Table 3. HT-PEMFC operating conditions.
Temperature [°C]Pressure [bar]H2 Mass Flow Rate [kg/s]Open Circuit Voltage/Single Module [V]Rated Current and Voltage [A, V]
1651.50.008102[45, 77]
The characteristic curves of a single fuel cell module are presented in Figure 4. They illustrate the relationship between the fuel cell’s output voltage and current, as well as between its output electrical power and the supplied current.
At the operating point highlighted in the graphs, corresponding to a current of 45 A, the single module of the stack operates at an intermediate condition along the voltage-current curve, with a voltage of 77 V. At this current, the cell has moved past the initial zone characterized by a rapid voltage drop due to activation losses, and ohmic losses begin to become predominant. The voltage remains sufficiently high to ensure good electrical efficiency while limiting electrochemical stress, making this point particularly suitable for stable and long-lasting operation.
From the second graph (power versus current), it is observed that at 45 A, the stack delivers a power of 3.465 kW. This value is equivalent to the nominal power output that the fuel cell can achieve. Although the maximum power is reached at approximately 68 A (4.76 kW), the 45 A point represents an optimal compromise between performance and reliability. Operating under this condition allows for high electrical power output while avoiding the zone of maximum stress, where internal losses increase and material degradation is more rapid.
At this operating point, the HT-PEMFC ensures a good thermal balance, significant electrical efficiency, and conditions favorable for long-term stability. Therefore, the 45 A point can be considered ideal for continuous operation, ensuring a balance among efficiency, durability, and operational safety.
Figure 4. Single cell operating point.
The battery, used for the independent assessment of the fuel cell, is designed using as a reference the cell specifications shown in Table 4 [22].

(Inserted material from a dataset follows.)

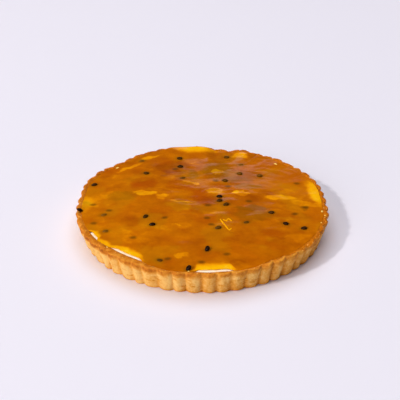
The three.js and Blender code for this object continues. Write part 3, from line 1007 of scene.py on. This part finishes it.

Table 4. Battery cell specifications.
Table 4. Battery cell specifications.
Rated Voltage [V]Maximum Voltage [V]Internal Resistance [mΩ]Rated Capacity [Ah]Cell Mass [kg]
3.64.21730.046

3. Simulation of ICE/SMR/CO2 Capture System

The thermal section of the plant (ICE, Reformer, and CO2 capture) is modeled in the Thermoflex 32 code [23], a lumped-parameter thermodynamic modeling software based on a mass and heat balance approach. Figure 5 provides a detailed illustration of the plant and all its components. The system is based on a natural gas-fired ICE (Table 1). Exhaust gases exiting the engine at 495 °C (Point 6) are used to generate superheated steam, which is then sent to both the methane reformer (Point 5) and the CO2 capture system (Point 8). Heat recovery is performed by the HRSG. Within the HRSG, water flows counter-current to the gases at a pressure slightly above 20 bar. This ensures the production of superheated steam at the operating conditions required by the SMR process. Downstream of the evaporator, a steam flow of 0.1558 kg/s (Point 2) is extracted and directed to both the CO2 capture system (Point 8) and the process steam production unit (Point 1). The remaining saturated steam flow rate (0.0568 kg/s) is directed to the superheater, exiting at 468 °C (Point 5). Natural gas, intended for the reforming reaction, is compressed to 21 bar. This pressure is marginally higher than the reformer operational pressure (approximately 20 bar); such overpressure is required to offset the pressure losses encountered in both the connecting pipelines and the various downstream components.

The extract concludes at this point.